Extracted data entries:

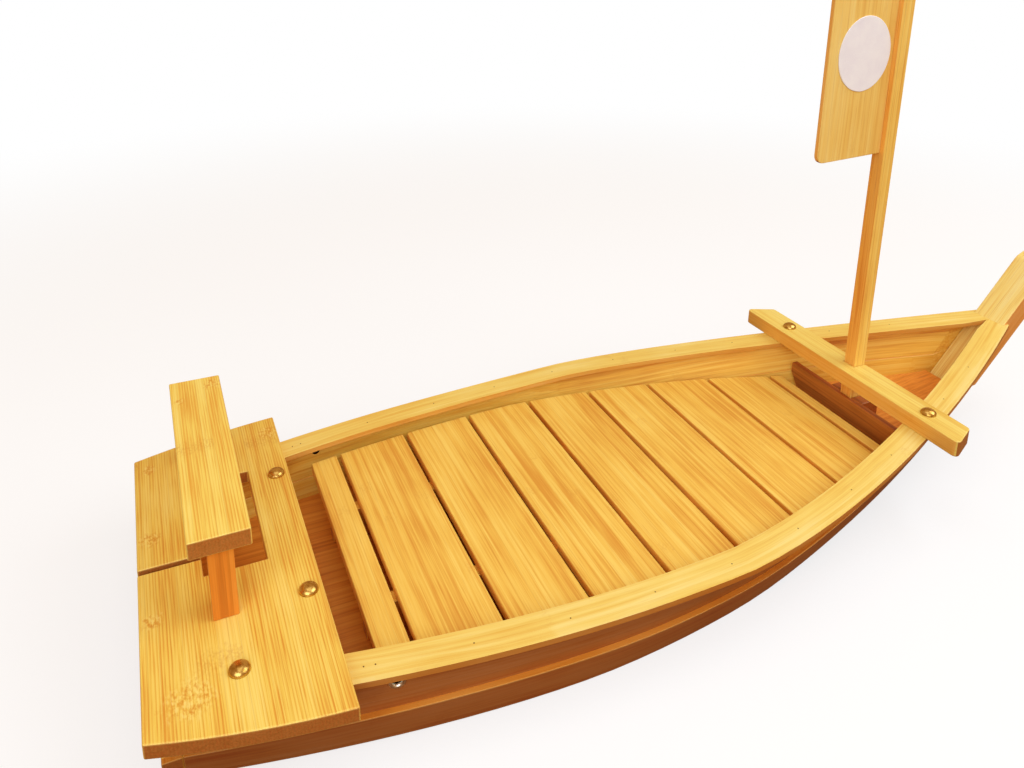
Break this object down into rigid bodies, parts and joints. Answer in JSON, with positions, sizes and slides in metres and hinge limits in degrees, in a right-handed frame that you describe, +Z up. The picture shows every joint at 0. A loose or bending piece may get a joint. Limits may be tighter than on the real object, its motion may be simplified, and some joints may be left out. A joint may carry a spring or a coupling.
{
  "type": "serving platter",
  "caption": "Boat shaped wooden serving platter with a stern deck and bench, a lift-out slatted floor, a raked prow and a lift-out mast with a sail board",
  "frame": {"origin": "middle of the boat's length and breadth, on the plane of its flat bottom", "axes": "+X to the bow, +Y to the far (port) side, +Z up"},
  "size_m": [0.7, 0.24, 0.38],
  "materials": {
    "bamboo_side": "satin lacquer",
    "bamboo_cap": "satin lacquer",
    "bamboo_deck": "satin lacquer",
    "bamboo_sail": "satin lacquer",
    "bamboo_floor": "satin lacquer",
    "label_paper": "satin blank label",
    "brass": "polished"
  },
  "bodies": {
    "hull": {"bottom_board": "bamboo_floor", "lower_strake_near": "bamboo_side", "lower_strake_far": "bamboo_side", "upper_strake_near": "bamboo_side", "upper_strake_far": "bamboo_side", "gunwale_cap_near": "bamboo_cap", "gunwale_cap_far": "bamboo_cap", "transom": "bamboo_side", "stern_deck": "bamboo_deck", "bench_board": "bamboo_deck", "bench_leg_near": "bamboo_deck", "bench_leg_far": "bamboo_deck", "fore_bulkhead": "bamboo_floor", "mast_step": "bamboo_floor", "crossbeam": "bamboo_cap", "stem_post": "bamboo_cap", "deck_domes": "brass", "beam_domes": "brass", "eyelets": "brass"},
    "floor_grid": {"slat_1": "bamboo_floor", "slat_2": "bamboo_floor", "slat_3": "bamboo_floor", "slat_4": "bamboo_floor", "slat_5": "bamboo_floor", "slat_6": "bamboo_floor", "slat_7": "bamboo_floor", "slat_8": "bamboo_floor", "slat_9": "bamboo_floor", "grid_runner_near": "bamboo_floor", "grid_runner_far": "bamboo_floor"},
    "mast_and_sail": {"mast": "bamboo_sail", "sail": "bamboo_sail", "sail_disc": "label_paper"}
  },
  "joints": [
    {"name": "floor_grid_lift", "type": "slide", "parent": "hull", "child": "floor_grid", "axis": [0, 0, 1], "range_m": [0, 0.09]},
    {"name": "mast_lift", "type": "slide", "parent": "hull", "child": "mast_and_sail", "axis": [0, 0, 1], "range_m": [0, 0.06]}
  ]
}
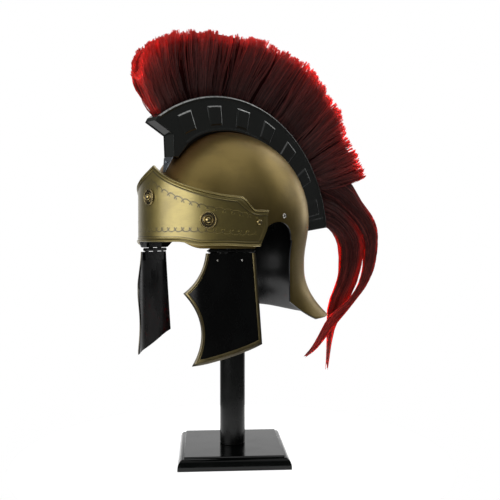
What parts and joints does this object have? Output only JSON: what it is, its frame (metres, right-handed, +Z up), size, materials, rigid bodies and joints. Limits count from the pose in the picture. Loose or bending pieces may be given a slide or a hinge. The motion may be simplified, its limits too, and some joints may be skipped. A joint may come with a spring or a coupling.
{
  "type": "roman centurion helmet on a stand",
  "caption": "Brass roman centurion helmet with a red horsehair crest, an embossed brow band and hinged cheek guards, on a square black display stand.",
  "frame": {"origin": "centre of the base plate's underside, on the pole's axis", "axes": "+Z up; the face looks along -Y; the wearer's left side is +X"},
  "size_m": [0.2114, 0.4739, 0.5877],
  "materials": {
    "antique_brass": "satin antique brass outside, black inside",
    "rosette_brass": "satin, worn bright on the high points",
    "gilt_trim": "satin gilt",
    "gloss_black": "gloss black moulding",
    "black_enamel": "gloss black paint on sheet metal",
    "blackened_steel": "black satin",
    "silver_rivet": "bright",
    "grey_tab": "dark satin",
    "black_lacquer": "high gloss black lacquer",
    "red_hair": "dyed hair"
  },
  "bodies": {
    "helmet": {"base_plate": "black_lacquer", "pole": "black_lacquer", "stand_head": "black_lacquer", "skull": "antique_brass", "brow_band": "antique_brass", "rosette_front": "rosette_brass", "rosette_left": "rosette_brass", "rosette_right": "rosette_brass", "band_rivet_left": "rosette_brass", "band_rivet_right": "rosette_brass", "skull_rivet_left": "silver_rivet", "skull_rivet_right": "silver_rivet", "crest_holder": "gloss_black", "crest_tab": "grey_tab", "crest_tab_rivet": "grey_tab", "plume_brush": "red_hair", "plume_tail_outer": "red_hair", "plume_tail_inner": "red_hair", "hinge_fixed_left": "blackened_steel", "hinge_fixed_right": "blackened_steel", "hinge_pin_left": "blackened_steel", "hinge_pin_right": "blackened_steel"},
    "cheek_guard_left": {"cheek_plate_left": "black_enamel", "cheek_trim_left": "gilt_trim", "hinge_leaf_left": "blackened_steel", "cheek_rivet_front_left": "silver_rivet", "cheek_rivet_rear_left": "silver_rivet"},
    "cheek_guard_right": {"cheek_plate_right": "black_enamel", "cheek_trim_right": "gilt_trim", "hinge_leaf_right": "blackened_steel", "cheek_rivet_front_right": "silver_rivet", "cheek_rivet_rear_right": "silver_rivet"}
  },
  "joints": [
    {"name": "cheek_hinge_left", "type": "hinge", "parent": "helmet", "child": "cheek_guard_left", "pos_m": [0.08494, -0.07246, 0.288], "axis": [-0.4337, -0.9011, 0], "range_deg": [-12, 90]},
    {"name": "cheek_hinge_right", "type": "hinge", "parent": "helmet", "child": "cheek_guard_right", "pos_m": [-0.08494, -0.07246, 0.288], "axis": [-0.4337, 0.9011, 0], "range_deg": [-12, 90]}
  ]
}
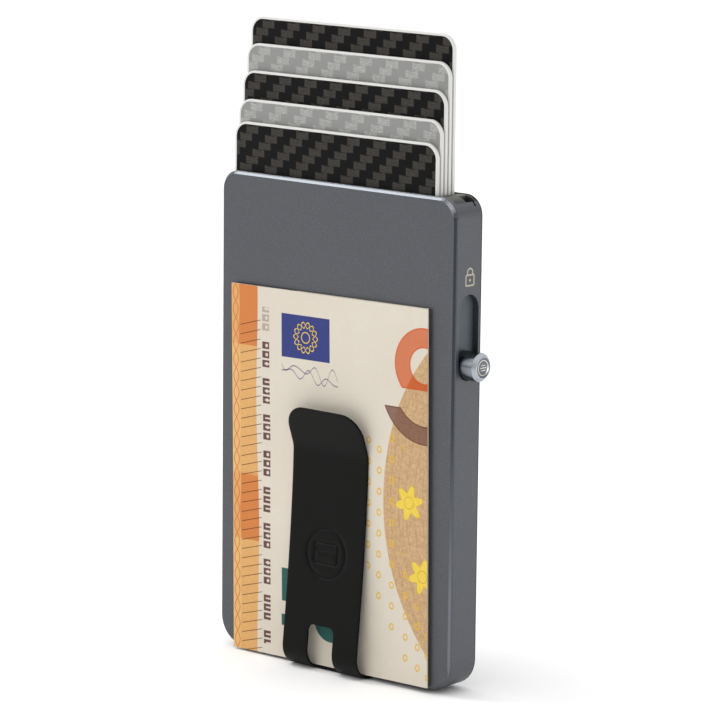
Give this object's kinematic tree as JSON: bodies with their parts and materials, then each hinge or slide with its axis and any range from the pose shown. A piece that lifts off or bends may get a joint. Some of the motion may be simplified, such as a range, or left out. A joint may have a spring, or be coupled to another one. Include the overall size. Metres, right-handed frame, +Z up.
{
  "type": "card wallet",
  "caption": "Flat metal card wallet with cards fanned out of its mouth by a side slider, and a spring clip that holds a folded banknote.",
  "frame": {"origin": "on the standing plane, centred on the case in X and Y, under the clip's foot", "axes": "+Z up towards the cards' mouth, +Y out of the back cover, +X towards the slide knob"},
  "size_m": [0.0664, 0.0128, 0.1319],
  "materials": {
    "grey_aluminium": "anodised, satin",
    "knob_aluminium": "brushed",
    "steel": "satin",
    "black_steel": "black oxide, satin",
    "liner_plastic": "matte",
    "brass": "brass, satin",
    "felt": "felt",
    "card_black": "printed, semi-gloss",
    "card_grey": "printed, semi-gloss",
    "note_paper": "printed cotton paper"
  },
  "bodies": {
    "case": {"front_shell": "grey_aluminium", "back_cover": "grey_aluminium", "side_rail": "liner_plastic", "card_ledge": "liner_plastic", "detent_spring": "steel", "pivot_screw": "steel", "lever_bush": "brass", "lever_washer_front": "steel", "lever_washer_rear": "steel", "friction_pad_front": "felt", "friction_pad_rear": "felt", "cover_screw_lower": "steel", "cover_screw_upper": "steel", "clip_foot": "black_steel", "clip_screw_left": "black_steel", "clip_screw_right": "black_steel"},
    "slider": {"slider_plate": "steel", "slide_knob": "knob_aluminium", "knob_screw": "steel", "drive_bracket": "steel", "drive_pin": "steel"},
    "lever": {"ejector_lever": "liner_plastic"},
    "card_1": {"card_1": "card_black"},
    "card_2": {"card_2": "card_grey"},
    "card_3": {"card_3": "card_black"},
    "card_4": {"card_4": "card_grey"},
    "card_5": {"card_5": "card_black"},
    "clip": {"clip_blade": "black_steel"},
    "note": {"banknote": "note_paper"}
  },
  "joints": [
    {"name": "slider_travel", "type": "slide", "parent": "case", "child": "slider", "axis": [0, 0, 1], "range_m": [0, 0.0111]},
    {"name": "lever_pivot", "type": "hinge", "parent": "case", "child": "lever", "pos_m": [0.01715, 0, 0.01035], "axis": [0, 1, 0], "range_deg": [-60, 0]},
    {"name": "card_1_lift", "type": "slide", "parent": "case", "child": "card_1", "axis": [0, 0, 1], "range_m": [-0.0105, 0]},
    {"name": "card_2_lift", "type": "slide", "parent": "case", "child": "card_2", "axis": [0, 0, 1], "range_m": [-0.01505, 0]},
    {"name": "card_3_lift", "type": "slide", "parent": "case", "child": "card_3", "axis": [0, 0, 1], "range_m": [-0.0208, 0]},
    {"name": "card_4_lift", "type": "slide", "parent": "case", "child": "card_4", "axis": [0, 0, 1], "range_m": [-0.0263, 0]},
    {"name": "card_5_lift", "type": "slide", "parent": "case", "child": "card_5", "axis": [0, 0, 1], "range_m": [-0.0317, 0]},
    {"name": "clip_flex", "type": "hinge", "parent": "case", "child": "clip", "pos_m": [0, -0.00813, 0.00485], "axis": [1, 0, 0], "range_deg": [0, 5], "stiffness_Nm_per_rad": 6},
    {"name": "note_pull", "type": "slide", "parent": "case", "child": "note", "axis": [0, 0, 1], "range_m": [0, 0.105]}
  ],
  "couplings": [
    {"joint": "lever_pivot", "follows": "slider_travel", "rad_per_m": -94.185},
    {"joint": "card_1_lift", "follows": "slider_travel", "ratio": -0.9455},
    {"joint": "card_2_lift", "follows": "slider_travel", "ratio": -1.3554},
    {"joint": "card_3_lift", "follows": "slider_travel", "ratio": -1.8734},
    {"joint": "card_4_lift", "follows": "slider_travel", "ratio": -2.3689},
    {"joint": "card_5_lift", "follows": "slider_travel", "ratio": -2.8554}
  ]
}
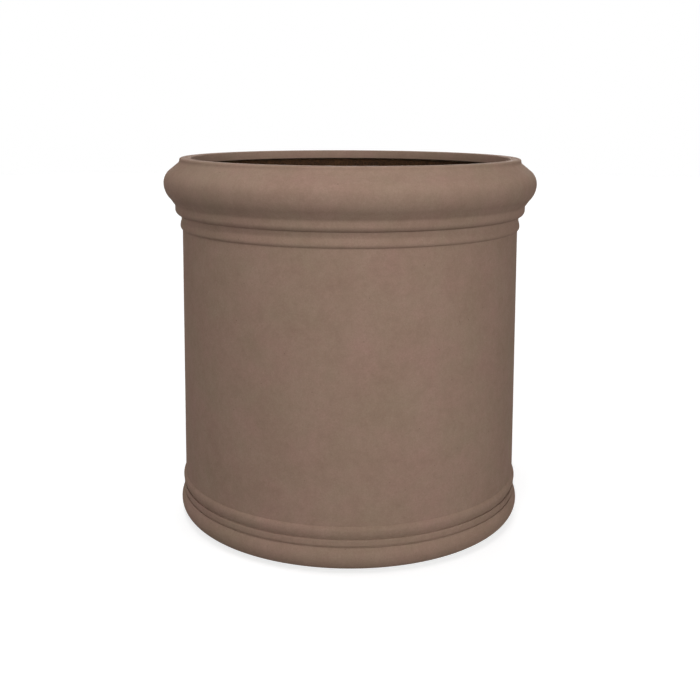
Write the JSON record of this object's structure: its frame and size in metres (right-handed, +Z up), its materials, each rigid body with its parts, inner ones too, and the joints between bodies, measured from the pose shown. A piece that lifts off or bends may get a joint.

• _Exercise brief_
Copy out the lines in which the string "rigid" appears.

• _Solution for this exercise_
Break this object down into rigid bodies, parts and joints. Answer in JSON, with positions, sizes and slides in metres and hinge limits in degrees, in a right-handed frame that you describe, +Z up. The picture shows every joint at 0. A loose or bending piece may get a joint. Limits may be tighter than on the real object, its motion may be simplified, and some joints may be left out. A joint may carry a spring or a coupling.
What parts and joints does this object have? Output only JSON: what it is, its frame (metres, right-handed, +Z up), size, materials, rigid bodies and joints. Limits count from the pose in the picture. Loose or bending pieces may be given a slide or a hinge. The motion may be simplified, its limits too, and some joints may be skipped. A joint may come with a spring or a coupling.
Write the JSON record of this object's structure: its frame and size in metres (right-handed, +Z up), its materials, each rigid body with its parts, inner ones too, and the joints between bodies, measured from the pose shown. A piece that lifts off or bends may get a joint.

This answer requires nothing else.